The New York Times says the book is “surprisingly moving.” Bill Gates said it provided him with “invaluable guidance.” Published in September 2017, the book is still making fresh waves in the industry.
Best for Conservative Investors: "The Only Investment Guide You’ll Ever Need"
This book has been around for over 40 years and for good reason. The Los Angeles Times says it “actually lives up to its name.” Don’t worry—it’s not antiquated with advice from the 1970s. It was recently updated in 2016 to keep pace with the current economy and trends.
Andrew Tobias doesn’t just address the wealthy investor. He offers tips and guidance for those with more limited capital, and he does it in frank, easy-to-understand, and often humorous language. He dedicates the book to his broker, who, he says, “from time to time made me just that.”

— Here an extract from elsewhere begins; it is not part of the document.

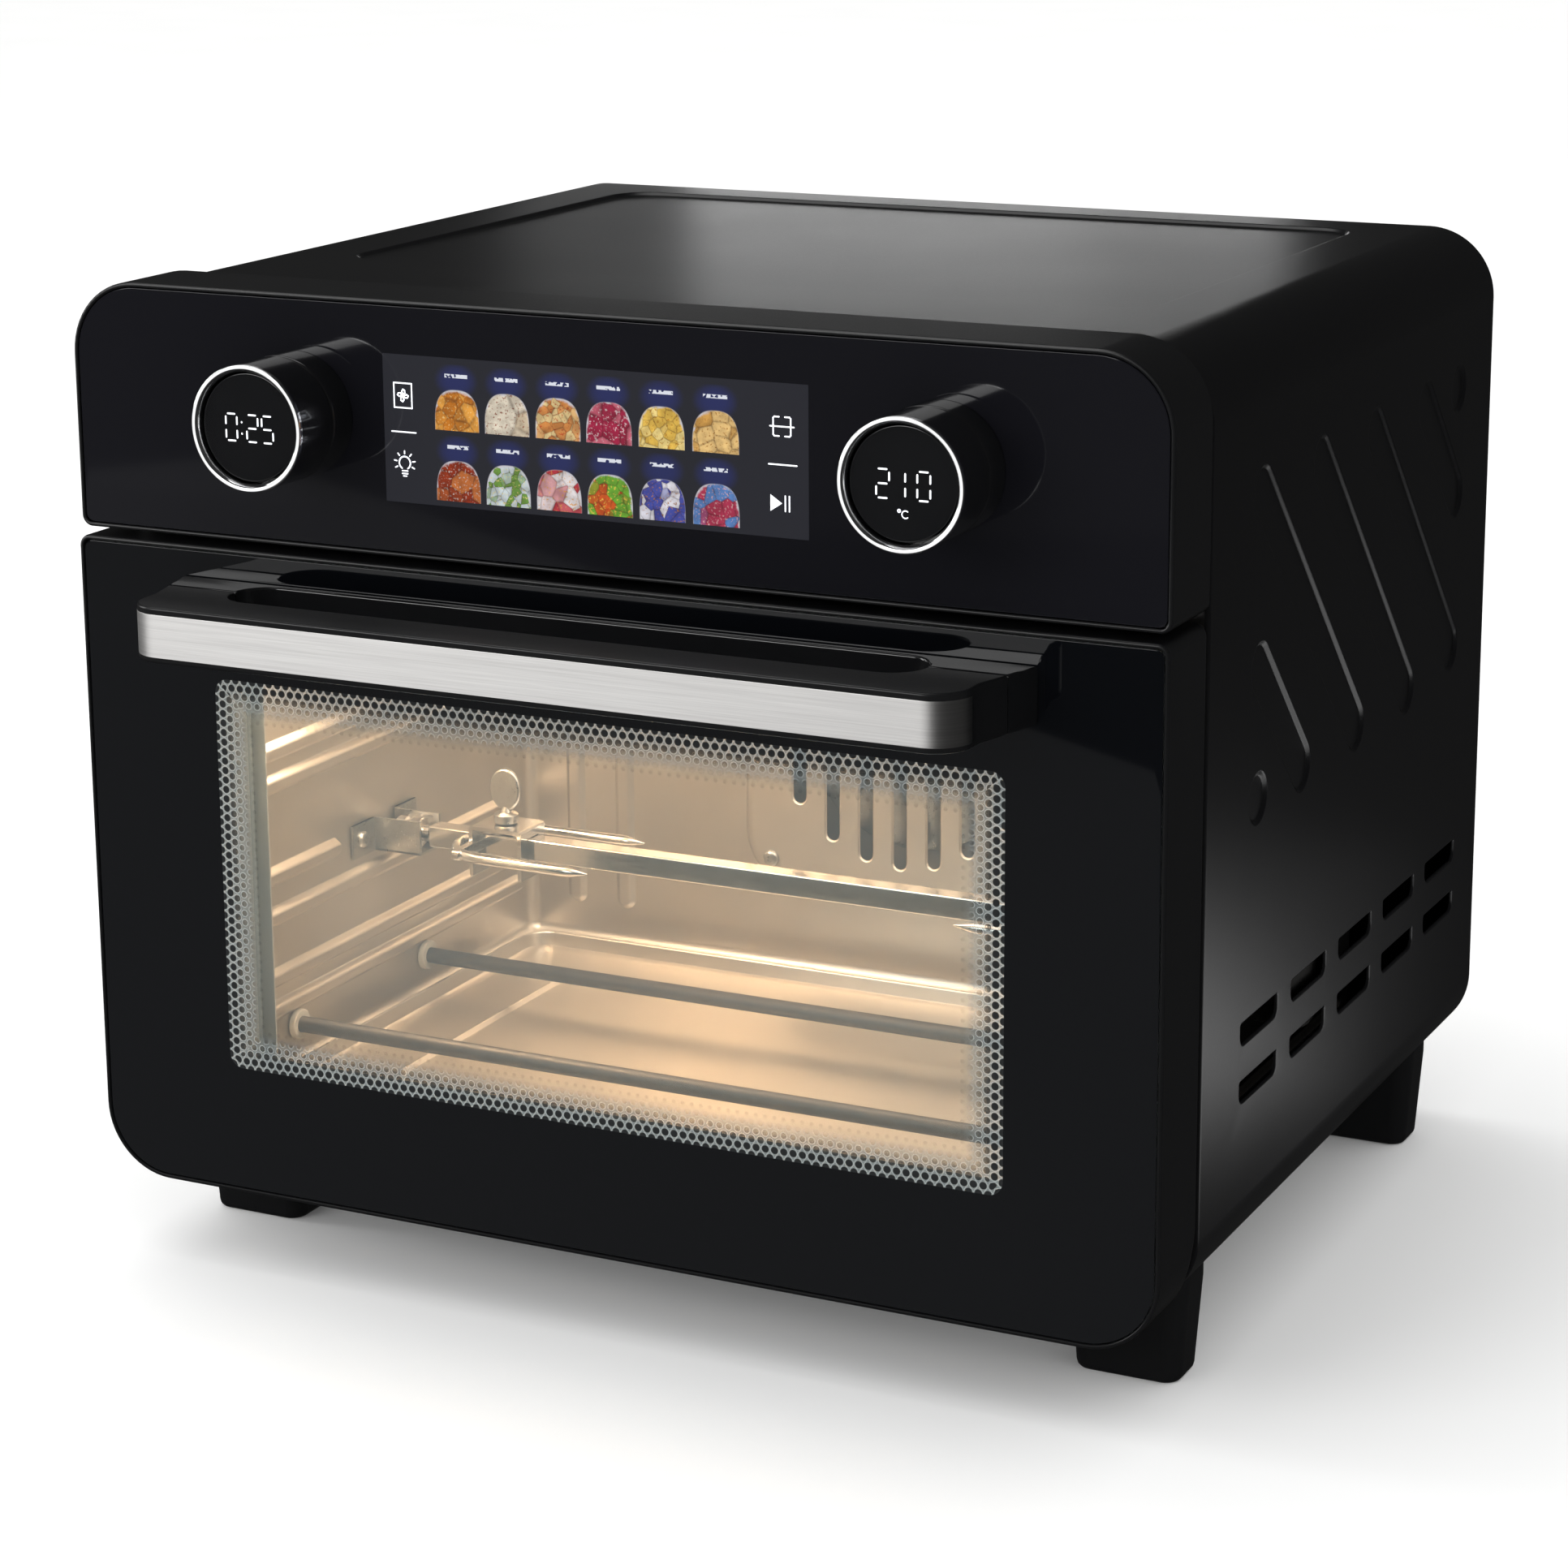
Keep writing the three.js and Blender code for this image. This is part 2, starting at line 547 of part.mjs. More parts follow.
function doorFrame() {
  const { front, back, bottom, top, rail } = DOOR;
  const inset = (d, r) => outline(-HALF + d, bottom + d, HALF - d, top - d, CORNER - d, r);
  const glassBack = front + 0.4 + GLASS + GAP;
  const waste = [
    prism('y', inset(LIP, 3), front - 1, glassBack),
    prism('y', outline(-HALF + SKIRT, rail, HALF - SKIRT, top - SKIRT, 9, 2), glassBack + 3, back + 1, 4),
    prism('y', outline(-WINDOW.half - 4, WINDOW.bottom - 4, WINDOW.half + 4, WINDOW.top + 4, 6), front,
      glassBack + 4, 3),
    heelWaste(),
  ];
  for (const side of Object.values(SIDES)) {
    const slot = span(side, HINGE.x - 2.1, HINGE.x + 2.1);
    waste.push(box(...slot, HINGE.y - 9, back + 1, bottom - 1, HINGE.z + 9));
    waste.push(rod('x', HINGE.y, HINGE.z, ...span(side, HINGE.x - 8, HINGE.x + 8), HINGE.pin + GAP, 16));
    waste.push(rod('y', side * SCREW.x, SCREW.z, front, glassBack + 4, SCREW.r + GAP, 12));
  }
  return cut(prism('y', outline(-HALF, bottom, HALF, top, CORNER, 4), front, back), waste);
}

function doorOuterGlass() {
  const d = LIP + GAP;
  const y = DOOR.front + 0.4;
  const plate = prism('y', outline(-HALF + d, DOOR.bottom + d, HALF - d, DOOR.top - d, CORNER - d, 3),
    y, y + GLASS);
  return cut(plate, [-1, 1].map((s) => rod('y', s * SCREW.x, SCREW.z, y - 1, y + 4, SCREW.r + GAP, 12)));
}

// Steel inner sheet with a tunnel round the window that holds the second glass against its lip.
function doorInnerPanel() {
  const { back, rail, top } = DOOR;
  const w = WINDOW;
  const sheet = outline(-HALF + SKIRT + GAP, rail + GAP, HALF - SKIRT - GAP, top - SKIRT - GAP, 9, 2);
  sheet.holes.push(outline(-w.half + 5, w.bottom + 5, w.half - 5, w.top - 5, 6));
  const tunnel = outline(-w.half - 1, w.bottom - 1, w.half + 1, w.top + 1, 7);
  tunnel.holes.push(outline(-w.half, w.bottom, w.half, w.top, 6));
  return join(prism('y', sheet, back - 1.2, back - 0.2, 3), prism('y', tunnel, 5.5, back - 1, 3));
}

function doorInnerGlass() {
  const w = WINDOW;
  const y1 = DOOR.back - 1.2 - GAP;
  return prism('y', outline(-w.half + GAP, w.bottom + GAP, w.half - GAP, w.top - GAP, 5.7), y1 - 3, y1, 3);
}

function doorSeal() {
  const ring = outline(-180, 41.5, 180, 254, 6);
  ring.holes.push(outline(-176, 45.5, 176, 250.5, 4));
  return prism('y', ring, 29.9, FRAME.front - GAP, 3);
}

// Steel arm on each side of the cavity, reaching into a slot of the door's bottom rail.
function hingeBracket(side) {
  const { x, y, z, pin } = HINGE;
  const plate = span(side, x - 1.5, x + 1.5);
  return join(rod('x', y, z, ...plate, 6, 16),
    box(...plate, y, FRAME.front - GAP, z - 6, z + 0.4),
    box(...span(side, x - 7, x + 7), FRAME.front - GAP - 1.2, FRAME.front - GAP, z - 6, z + 0.4),
    rod('x', y, z, ...span(side, x - 7.5, x + 7.5), pin, 16));
}

// ---- Handle --------------------------------------------------------------------------------------
// Plan of the ring handle: it widens slightly towards the door and has two round front corners.
function handlePlan(inset) {
  const { half, front, back, bend } = HANDLE;
  const r = bend - inset;
  const [x, y] = [half - inset, front + inset];
  const s = new THREE.Shape();
  s.moveTo(-half - 7 + inset, back);
  s.lineTo(-x, y + r + 6);
  s.absarc(-x + r, y + r, r, Math.PI, Math.PI * 1.5, false);
  s.absarc(x - r, y + r, r, -Math.PI / 2, 0, false);
  s.lineTo(x, y + r + 6);
  s.lineTo(half + 7 - inset, back);
  return s;
}

function gripOpening() {
  const { half, front, back } = GRIP;
  const r = (back - front) / 2;
  return prism('z', outline(-half, front, half, back, r - 0.01), HANDLE.bottom - 1, HANDLE.top + 1, 6);
}

const wide = (y0, y1, z0 = HANDLE.bottom - 1, z1 = HANDLE.top + 1) => box(-200, 200, y0, y1, z0, z1);

function handleBand(outer, inner, z0, z1, end) {
  return cut(prism('z', handlePlan(outer), z0, z1, 5),
    prism('z', handlePlan(inner), z0 - 1, z1 + 1, 5), wide(end, 0, z0 - 1, z1 + 1));
}

function handleBody() {
  const { bottom, top, seam } = HANDLE;
  const slab = cut(prism('z', handlePlan(0), bottom, top, 5), wide(seam - 0.2, 0), gripOpening());
  return cut(slab, handleBand(-1, STRIP.thick + GAP, STRIP.bottom - GAP, STRIP.top + GAP, STRIP.end + GAP));
}

function handleBase() {
  const { bottom, top, seam } = HANDLE;
  const rear = cut(prism('z', handlePlan(0), bottom, top, 5), wide(-60, seam + 0.1), gripOpening());
  return cut(rear, [-1, 1].map((s) => rod('y', s * SCREW.x, SCREW.z, -13, 0, SCREW.r + GAP, 12)));
}

// Machine screw from inside the door, through the glass, into the handle's rear part.
function handleScrew(side) {
  const head = DOOR.front + 0.4 + GLASS + GAP + 3 + GAP;
  return join(rod('y', side * SCREW.x, SCREW.z, -12, head + 1, SCREW.r, 12),
    rod('y', side * SCREW.x, SCREW.z, head, head + 2.5, 4, 12));
}

add('door_frame', doorFrame(), 'plastic');
add('door_outer_glass', doorOuterGlass(), 'glass');
add('door_inner_panel', doorInnerPanel(), 'galvanised');
add('door_inner_glass', doorInnerGlass(), 'clear');
add('door_seal', doorSeal(), 'rubber');
add('handle_base', handleBase(), 'plastic');
add('handle_body', handleBody(), 'plastic');
add('handle_trim', handleBand(0, STRIP.thick, STRIP.bottom, STRIP.top, STRIP.end), 'steel');
for (const [label, side] of Object.entries(SIDES)) {
  add(`handle_screw_${label}`, handleScrew(side), 'steel');
  add(`hinge_bracket_${label}`, hingeBracket(side), 'steel');
}

export default oven;
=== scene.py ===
"""Countertop oven with a rotisserie spit: black cabinet, glass control panel, glazed drop-down door.
Metres. X is the oven's right as seen from the front, Y runs to the back, Z is up."""

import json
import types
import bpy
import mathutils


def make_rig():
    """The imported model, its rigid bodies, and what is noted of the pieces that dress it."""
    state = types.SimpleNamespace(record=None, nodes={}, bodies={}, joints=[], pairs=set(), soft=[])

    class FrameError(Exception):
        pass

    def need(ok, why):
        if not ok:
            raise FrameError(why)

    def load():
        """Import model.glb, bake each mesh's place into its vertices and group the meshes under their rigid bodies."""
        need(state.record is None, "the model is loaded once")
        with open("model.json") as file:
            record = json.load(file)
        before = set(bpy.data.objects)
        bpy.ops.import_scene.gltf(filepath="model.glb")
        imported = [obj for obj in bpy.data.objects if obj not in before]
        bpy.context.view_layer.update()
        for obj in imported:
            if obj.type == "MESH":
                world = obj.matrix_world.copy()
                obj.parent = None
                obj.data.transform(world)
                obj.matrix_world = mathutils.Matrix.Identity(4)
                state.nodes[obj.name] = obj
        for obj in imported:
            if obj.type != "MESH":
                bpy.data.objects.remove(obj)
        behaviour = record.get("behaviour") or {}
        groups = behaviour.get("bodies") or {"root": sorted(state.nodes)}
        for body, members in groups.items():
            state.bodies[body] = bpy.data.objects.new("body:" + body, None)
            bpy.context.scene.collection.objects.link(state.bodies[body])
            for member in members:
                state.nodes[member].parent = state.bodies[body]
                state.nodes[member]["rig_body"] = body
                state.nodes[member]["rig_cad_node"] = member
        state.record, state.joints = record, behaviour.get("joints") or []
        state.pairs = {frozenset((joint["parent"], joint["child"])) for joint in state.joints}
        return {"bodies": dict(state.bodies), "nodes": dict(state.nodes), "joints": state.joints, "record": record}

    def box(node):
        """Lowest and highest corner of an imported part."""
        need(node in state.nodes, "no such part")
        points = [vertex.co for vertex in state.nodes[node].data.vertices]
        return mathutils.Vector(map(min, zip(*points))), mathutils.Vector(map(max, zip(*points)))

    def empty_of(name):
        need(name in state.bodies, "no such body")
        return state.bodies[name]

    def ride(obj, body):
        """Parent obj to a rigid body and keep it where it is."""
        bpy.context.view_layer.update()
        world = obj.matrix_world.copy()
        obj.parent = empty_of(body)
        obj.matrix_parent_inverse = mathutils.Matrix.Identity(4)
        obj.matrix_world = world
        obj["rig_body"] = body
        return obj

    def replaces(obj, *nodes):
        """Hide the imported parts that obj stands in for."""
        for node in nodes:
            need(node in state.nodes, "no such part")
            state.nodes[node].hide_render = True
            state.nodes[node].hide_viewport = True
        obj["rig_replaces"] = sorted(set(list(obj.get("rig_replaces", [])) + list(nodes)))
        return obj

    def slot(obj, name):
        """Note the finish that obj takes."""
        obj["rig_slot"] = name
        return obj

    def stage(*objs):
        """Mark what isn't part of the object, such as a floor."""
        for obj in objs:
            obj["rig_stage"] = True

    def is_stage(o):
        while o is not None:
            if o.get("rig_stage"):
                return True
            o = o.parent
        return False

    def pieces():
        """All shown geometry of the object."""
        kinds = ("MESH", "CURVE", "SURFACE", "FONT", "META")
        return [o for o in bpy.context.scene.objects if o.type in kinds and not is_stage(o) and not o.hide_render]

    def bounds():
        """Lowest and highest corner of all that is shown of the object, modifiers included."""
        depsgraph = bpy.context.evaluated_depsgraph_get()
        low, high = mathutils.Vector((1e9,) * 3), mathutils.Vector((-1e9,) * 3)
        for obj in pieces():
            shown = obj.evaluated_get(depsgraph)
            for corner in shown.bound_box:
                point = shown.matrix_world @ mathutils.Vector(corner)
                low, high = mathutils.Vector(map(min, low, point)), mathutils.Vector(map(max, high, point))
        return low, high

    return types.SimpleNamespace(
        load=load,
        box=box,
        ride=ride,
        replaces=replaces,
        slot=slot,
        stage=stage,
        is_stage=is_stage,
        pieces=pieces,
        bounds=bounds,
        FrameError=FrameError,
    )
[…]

"The Only Investment Guide" has helped educate over 1 million readers to date.
Best Book About Startups: "Angel: How to Invest in Technology Startups"

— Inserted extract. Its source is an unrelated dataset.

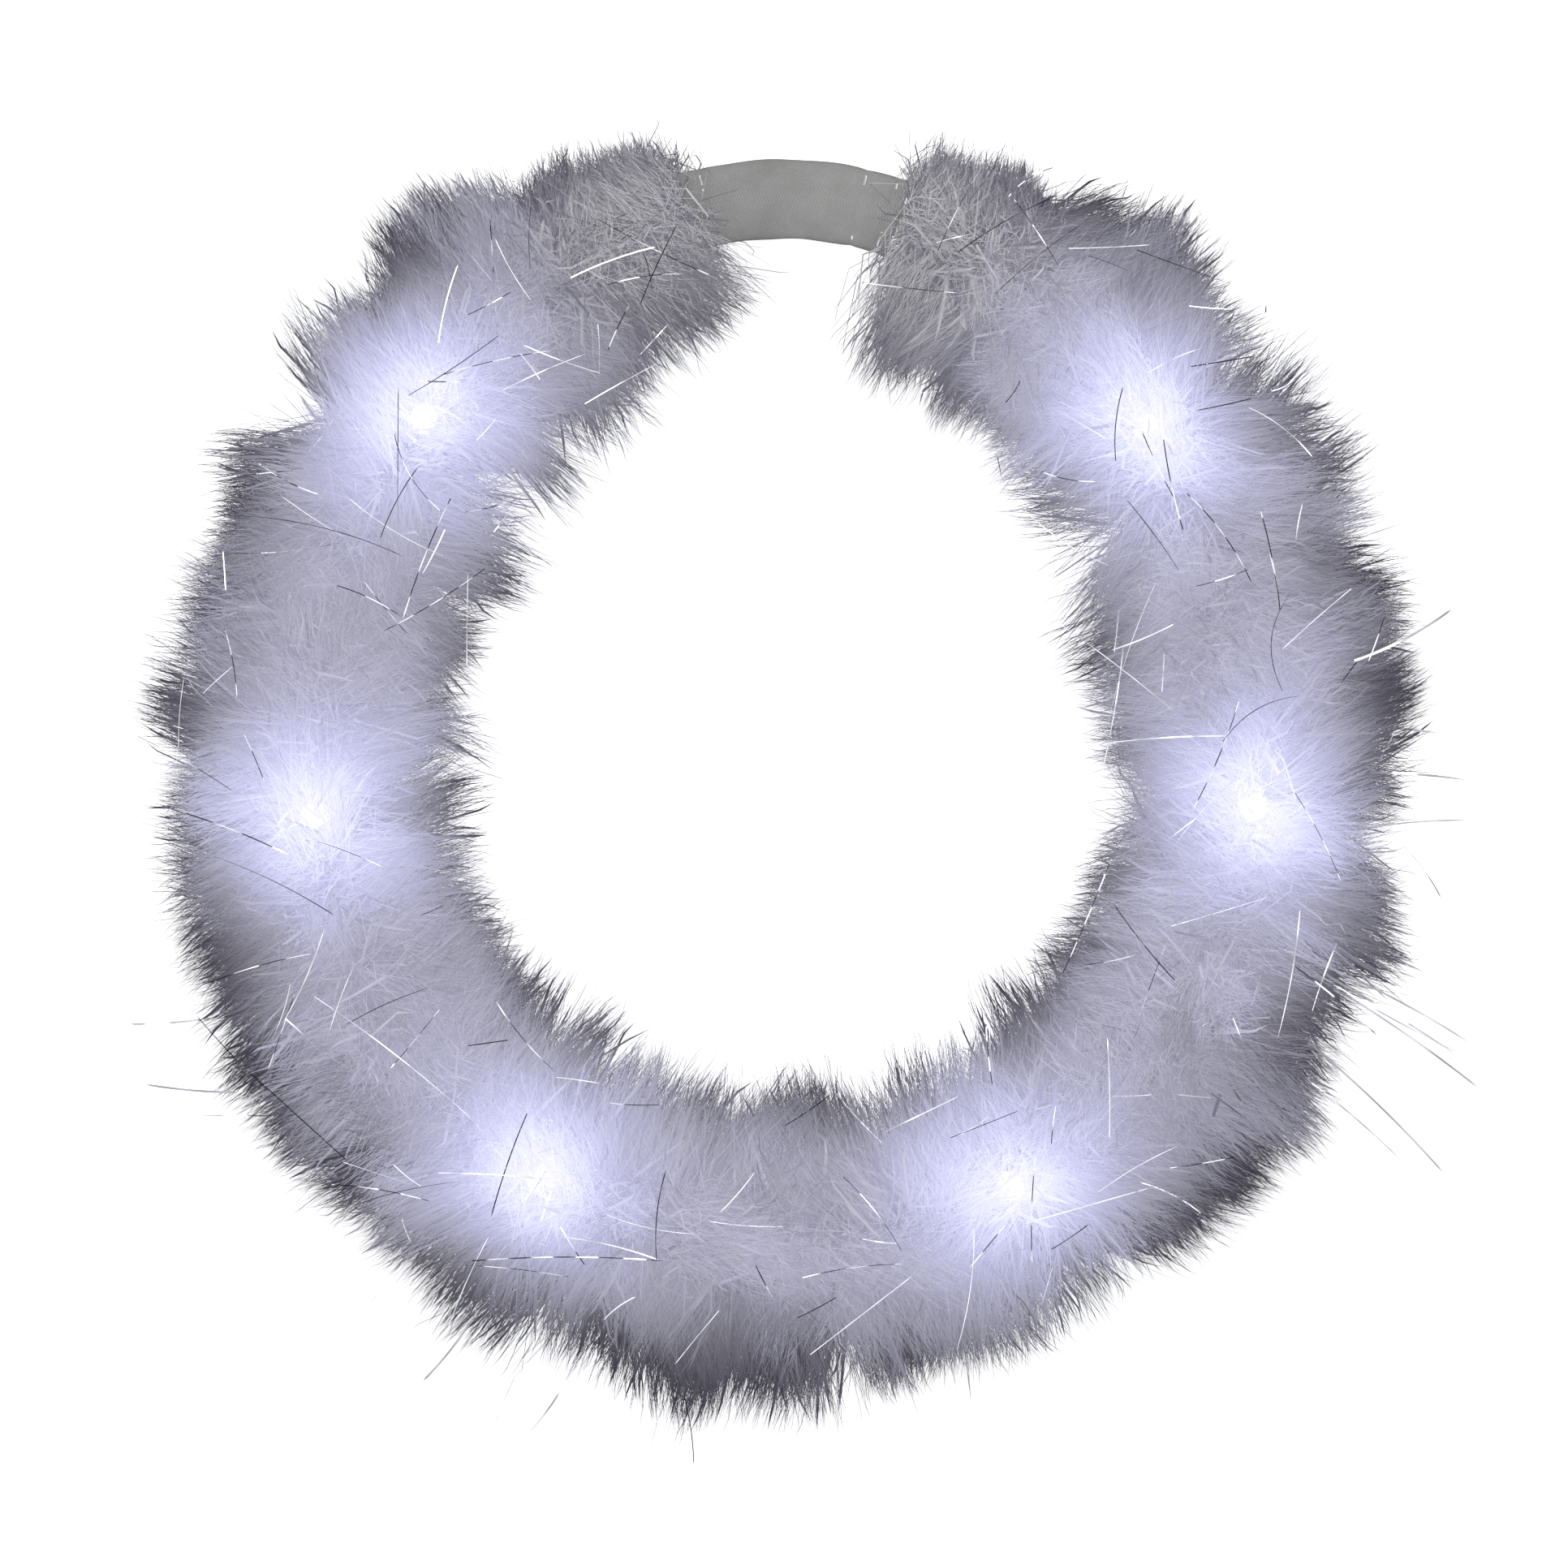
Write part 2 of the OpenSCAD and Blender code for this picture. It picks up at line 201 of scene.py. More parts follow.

The full title of Jason Calacanis' book, "Angel: How to Invest in Technology Startups—Timeless Advice from an Angel Investor Who Turned $100,000 into $100,000,000," explains why you might want to forget the stock market and take a slightly different approach to investing.
Calacanis made his name as an angel investor in Silicon Valley, and he insists there are two ways to make money with startups. Both involve coming up with something new and innovative that the public simply can’t live without. The first way is to actually come up with an idea and create it. The other is to fund its creation and distribution. Angels do the latter, and Calacanis explains his personal techniques for identifying and assisting worthy startups.
Learn to think like an angel by investing in startups in exchange for convertible debt or ownership equity. "Angel" was first released in 2017 and The New York Times calls it “refreshing and clarifying.”